On one hand, the role of suppliers in the performance and competitiveness of supply chains has made their correct selection and maintenance two top priorities for companies. This is why activities associated with supplier selection, development, and management have notably increased in the last few years (Trapp & Sarkis, 2016). On the other hand, sustainability is also playing a key role in the competitiveness of companies, which consequently seek to adopt more green supply chains (Trapp & Sarkis, 2016).

Sustainability is an intergenerational philosophy that cares for the appropriate use of available resources without compromising the needs of future generations. Therefore, when companies make decisions related to their sustainability, they consider not only environmental, but also economic and social factors (Elkington, 1998; Trapp & Sarkis, 2016).
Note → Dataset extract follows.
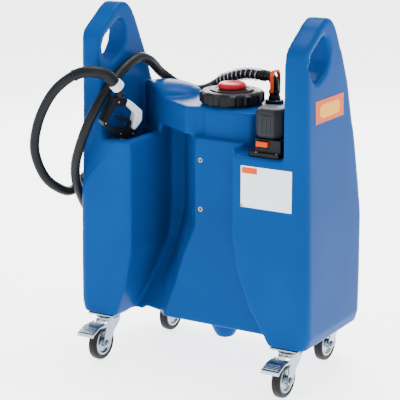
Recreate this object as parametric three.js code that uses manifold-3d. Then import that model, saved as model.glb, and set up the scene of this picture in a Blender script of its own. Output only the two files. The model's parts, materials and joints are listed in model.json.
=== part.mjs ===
// Mobile liquid tank trolley: a hollow moulded tank with two end handles on four swivel
// castors, with a filler cap, a suction pump with its battery unit, a delivery hose and a nozzle.
// Millimetres, +Z up. X runs along the tank, Y from the front face (-) to the rear (+).
import * as THREE from 'three';
import { mergeVertices } from 'three/addons/utils/BufferGeometryUtils.js';
import Module from 'manifold-3d';

const wasm = await Module();
wasm.setup();

// ---- Driving dimensions -------------------------------------------------------------------
const gap = 0.3; // clearance between pieces that touch
const wall = 6; // moulded wall of the tank
const halfDepth = 202.5;
const tankTop = 1006;
const towerInner = 285; // inner faces of the two end towers
const blockFoot = 133; // underside of the four castor corners
const bellyFoot = 143; // underside between them
const deck = 742; // flat top between the towers
const blockTop = 640; // top of the left block with the nozzle bay
const shelfTop = 643; // top of the right block under the battery unit
const panelTop = 665;
const panelFront = -152.5; // recessed centre panel
const bossFront = -132; // front of the raised boss under the cap
const cap = { x: 36, y: -30, radius: 89, bottom: 747, top: 784 };
const neck = { radius: 74, bore: 66, top: 772 };
const sump = { x: 24, y: -40, foot: 78 };
const outlet = { x: 130, y: 38, radius: 25.5, bore: 17 };
const wheel = { radius: 50, width: 27, trail: 38 };
const castors = {
  fl: { x: -292, y: -158.5, braked: true },
  fr: { x: 292, y: -158.5, braked: true },
  rl: { x: -256, y: 159.5, braked: false },
  rr: { x: 256, y: 159.5, braked: false },
};
const hoseRadius = 13.5;
const nozzlePlace = { x: -249, y: -142.5, z: 645, turn: 68, tilt: 12 };
const pumpBase = shelfTop + gap;
const pedalReach = 119; // pedal tip ahead of the kingpin
const roundSides = 24;

// ---- Materials ----------------------------------------------------------------------------
function material(color, roughness, metalness = 0) {
  return new THREE.MeshStandardMaterial({ color, roughness, metalness });
}
const bluePlastic = () => material(0x0a64b4, 0.35);
const blackPlastic = () => material(0x17181a, 0.45);
const greyPlastic = () => material(0x3a3d42, 0.5);
const paleGrey = () => material(0xc9ced2, 0.4);
const redPlastic = () => material(0xc92a30, 0.4);
const orangePlastic = () => material(0xe8642c, 0.45);
const hoseRubber = () => material(0x2c2f32, 0.55);
const tyreRubber = () => material(0x1c1b1d, 0.7);
const zinc = () => material(0xb4c0c8, 0.3, 1);
const brass = () => material(0xb89a58, 0.3, 1);
const steel = () => material(0xa4a9ad, 0.35, 1);
const whiteFilm = () => material(0xdfe4e8, 0.35);
const orangeFilm = () => material(0xf08a1e, 0.4);

// ---- Solids -------------------------------------------------------------------------------
function solid(geometry) {
  const bare = new THREE.BufferGeometry();
  const whole = geometry.index ? geometry.toNonIndexed() : geometry;
  bare.setAttribute('position', whole.getAttribute('position'));
  const welded = mergeVertices(bare, 1e-3);
  const kept = [];
  for (let i = 0; i < welded.index.count; i += 3) {
    const [a, b, c] = [0, 1, 2].map((k) => welded.index.getX(i + k));
    if (a !== b && b !== c && c !== a) kept.push(a, b, c);
  }
  const vertProperties = new Float32Array(welded.getAttribute('position').array);
  return new wasm.Manifold(
    new wasm.Mesh({ numProp: 3, vertProperties, triVerts: new Uint32Array(kept) }),
  );
}

function geometryOf(manifold) {
  const made = manifold.getMesh();
  const geometry = new THREE.BufferGeometry();
  geometry.setAttribute('position', new THREE.BufferAttribute(made.vertProperties, 3));
  geometry.setIndex(new THREE.BufferAttribute(made.triVerts, 1));
  return geometry.toNonIndexed();
}

const object = new THREE.Group();
function add(name, shape, look, parent = object) {
  const geometry = geometryOf(shape);
  geometry.computeVertexNormals();
  const mesh = new THREE.Mesh(geometry, look);
  mesh.name = name;
  parent.add(mesh);
  return mesh;
}

// Miter offset of a closed outline, outwards for a positive distance.
function offset(points, distance) {
  const ring = THREE.ShapeUtils.area(points) < 0 ? [...points].reverse() : points;
  if (distance === 0) return ring;
  return ring.map((point, i) => {
    const before = ring[(i + ring.length - 1) % ring.length];
    const after = ring[(i + 1) % ring.length];
    const a = point.clone().sub(before).normalize();
    const b = after.clone().sub(point).normalize();
    const outA = new THREE.Vector2(a.y, -a.x);
    const outB = new THREE.Vector2(b.y, -b.x);
    const middle = outA.add(outB);
    return point.clone().addScaledVector(middle, (2 * distance) / middle.lengthSq());
  });
}

const outline = (pairs) => pairs.map(([u, v]) => new THREE.Vector2(u, v));
// Turns an XY extrusion so that its outline lies in the plane across the axis.
const turns = {
  x: new THREE.Matrix4().set(0, 0, 1, 0, 1, 0, 0, 0, 0, 1, 0, 0, 0, 0, 0, 1),
  y: new THREE.Matrix4().set(1, 0, 0, 0, 0, 0, -1, 0, 0, 1, 0, 0, 0, 0, 0, 1),
  z: new THREE.Matrix4(),
};

// A prism along an axis: outline pairs are (y,z), (x,z) or (x,y); it runs from one place to another.
function prism(axis, pairs, from, to, grow = 0) {
  const points = offset(pairs[0].isVector2 ? pairs : outline(pairs), grow);
  const depth = to - from + 2 * grow;
  const geometry = new THREE.ExtrudeGeometry(new THREE.Shape(points), {
    depth,
    bevelEnabled: false,
  });
  const start = axis === 'y' ? -(to + grow) : from - grow;
  geometry.translate(0, 0, start).applyMatrix4(turns[axis]);
  return solid(geometry);
}

function box(x0, x1, y0, y1, z0, z1) {
  const geometry = new THREE.BoxGeometry(x1 - x0, y1 - y0, z1 - z0);
  return solid(geometry.translate((x0 + x1) / 2, (y0 + y1) / 2, (z0 + z1) / 2));
}

// A turned piece about Z: pairs are (radius, height), going up the outside.
function turned(pairs, sides = roundSides) {
  const geometry = new THREE.LatheGeometry(outline(pairs), sides);
  return solid(geometry.rotateX(Math.PI / 2));
}

// A plain round rod about Z from one height to another.
function rod(radius, foot, top, sides = roundSides) {
  return turned([[0, foot], [radius, foot], [radius, top], [0, top]], sides);
}

function alongX(shape) {
  return shape.rotate([0, 90, 0]);
}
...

Thus, sustainable practices range from actions that respond to regulations imposed by the government – such as the safe handling of hazardous materials – to the development of sustainable plans to gain competitive advantage from green practices (green design, green marketing, repair, recycling, remanufacturing, and reutilization of materials and products), which reduce the negative effects of industrial processes on the environment (Buysse & Verbeke, 2003; T. Wu, Jim Wu, Chen, & Goh, 2014). Therefore, product recovery, waste reduction along the supply chain, and the implementation of green practices have become essential to every company (Mangla, Madaan, & Chan, 2013).

From such a sustainable context, the concept of green supply chain management (GSCM) has emerged and can be defined as the integration of environmental concepts in the supply chain, including product design, material supply, green supplier selection, production processes, final product delivery, and product management after its use (Srivastava, 2007). Integrating these activities improves the environmental performance of the supply chain, enables companies to comply with government regulations, and contributes to a greener corporate image. All these benefits can later translate into greater financial or economic profits (Christensen, 2008). Moreover, rather than being costly practices, sustainable initiatives have proven to be a successful competitive advantage for companies (Hollos, Blome, & Foerstl, 2012), but their success also depends on the suppliers involved in the whole supply chain.

Companies from all industries are thus seeking to incorporate more and more green suppliers in their daily operations and processes (Meehan, 2011), since they help directly and indirectly to improve the environmental performance of companies, which must include specific green criteria in decision-making processes. That is, green supplier selection allows for the incorporation of environmental criteria in the supply chain (Igarashi, de Boer, & Michelsen, 2015).